Murat Tabanlıoğlu'nun projeye ilişkin kaleme aldığı açıklama ise şöyle:
Places of Memory (Hafıza Mekanları)
Murat Tabanlıoğlu
Places of Memory (Hafıza Mekanları) Türkiye'deki modern mimarlığı bir tarihçi bakışıyla ortaya çıkarmak, eksiksiz bir katalog sunmak ya da sadece ona özgü yerellikleri yakalamaya çalışmak yerine bienalin ana temasını bireysel algı ve deneyimler üzerinden ele almayı deniyor.
İstanbul'daki üç bölge projenin çıkış noktasını oluşturuyor. Bölgelerin biri doğduğum, büyüdüğüm yer olan Taksim'i içine alıyor. Parçalı müdahalelerle şekli sürekli değiştirilen önemli bir meydan aynı zamanda burası. Meydanın dar ucunda Türkiye'deki modern mimarlığın sembollerinden biri duruyor: Atatürk Kültür Merkezi (AKM). Babam, AKM'nin mimarı Hayati Tabanlıoğlu. Yıllar sonra Tabanlıoğlu Mimarlık olarak AKM'nin yenileme projesini yaptık.
Bu ilk bölge geniş bir alana yayılıyor. Meydandan kıyıya iniyor, Türkiye'deki 20. yüzyıl mimarlığının önemli temsilcilerinden Sedad Hakkı Eldem'in tasarladığı antrepoların (1960) yanından geçerek Salıpazarı'na doğru uzanıyoruz. İstanbul'un pek çok yeri gibi bu bölge de değişim geçirmekte.

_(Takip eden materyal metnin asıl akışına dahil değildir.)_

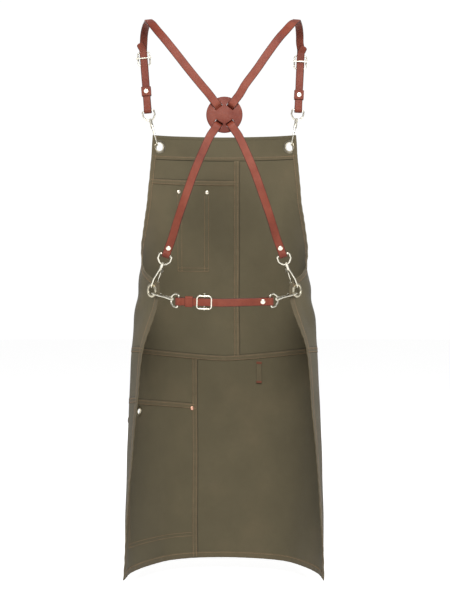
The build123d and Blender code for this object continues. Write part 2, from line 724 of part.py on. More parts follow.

Galataport projesi (bölge için bir mastır planı önerisi, 2001) ve işlevini antrepodan müzeye çevirdiğimiz İstanbul Modern (2004) bu değişimin tetikleyicisi niteliğinde işlerdi. Diğer bölge gençlik yıllarımın geçtiği Bâb-ı Âli. Yani Sirkeci'den başlayarak uzayan Cağaloğlu yokuşunun iki yanında Türkiye'nin tüm önemli gazetelerinin merkezlerini ve basımevlerini bulunduran bölge. İstanbul Erkek Lisesi'nde okudum. Her gün bu dünyanın içinden geçip gidiyordum. Gazetelerin ayrılmasıyla bölge bu özelliğini yitirdi. Buradan ayrılan gruplardan birinin yeni binası, babamla ortak olarak yaptığımız ilk proje olacaktı.
Levent bölgesini şekillendiren katmanlar: Topgrafya, Altyapı ve Coğrafi Eşikler, 2013 / Sanatçı: Alper Derinboğaz
Bir diğer bölge şehrin görece yeni gelişen Büyükdere Caddesi ve etrafı. Bir zamanlar tarlaların, sonra hafif sanayinin yer aldığı bu bölgedeki küçük ölçekli yapılar şimdi, özellikle kentin ana ulaşım arterlerini birbirine bağlayan Levent-Maslak hattı üzerinde yükselen gökdelenlerle yan yana yaşıyor.
Hayatımın farklı evrelerinde eşik niteliği taşıyan bu kent mekanlarını, bir anlamda hafızamı masaya yatırmak serginin kavramsal yapısını belirleme yönünde atılan ilk adımdı. Sergi ise bu kent mekanlarından hareketle mekan kavramının kendisine odaklanarak ekipteki her bireyin öznel bakışını ortaya koymasına olanak veren bir temel üzerinde yapılanıyor; farklı ölçeklerin içinde barındırdığı farklı kavrayışlar ve ifade biçimleri üzerinden birbiriyle ilişkileniyor.
Bu çalışma sonunda ortaya çıkacak hikayenin (ya da hikayelerin) ne olduğunu baştan yazmadık. Sonucu birlikte göreceğiz. Bu, bizi sürekli gergin tutan, ama aynı zamanda potansiyeller barındıran bilinçli bir karar.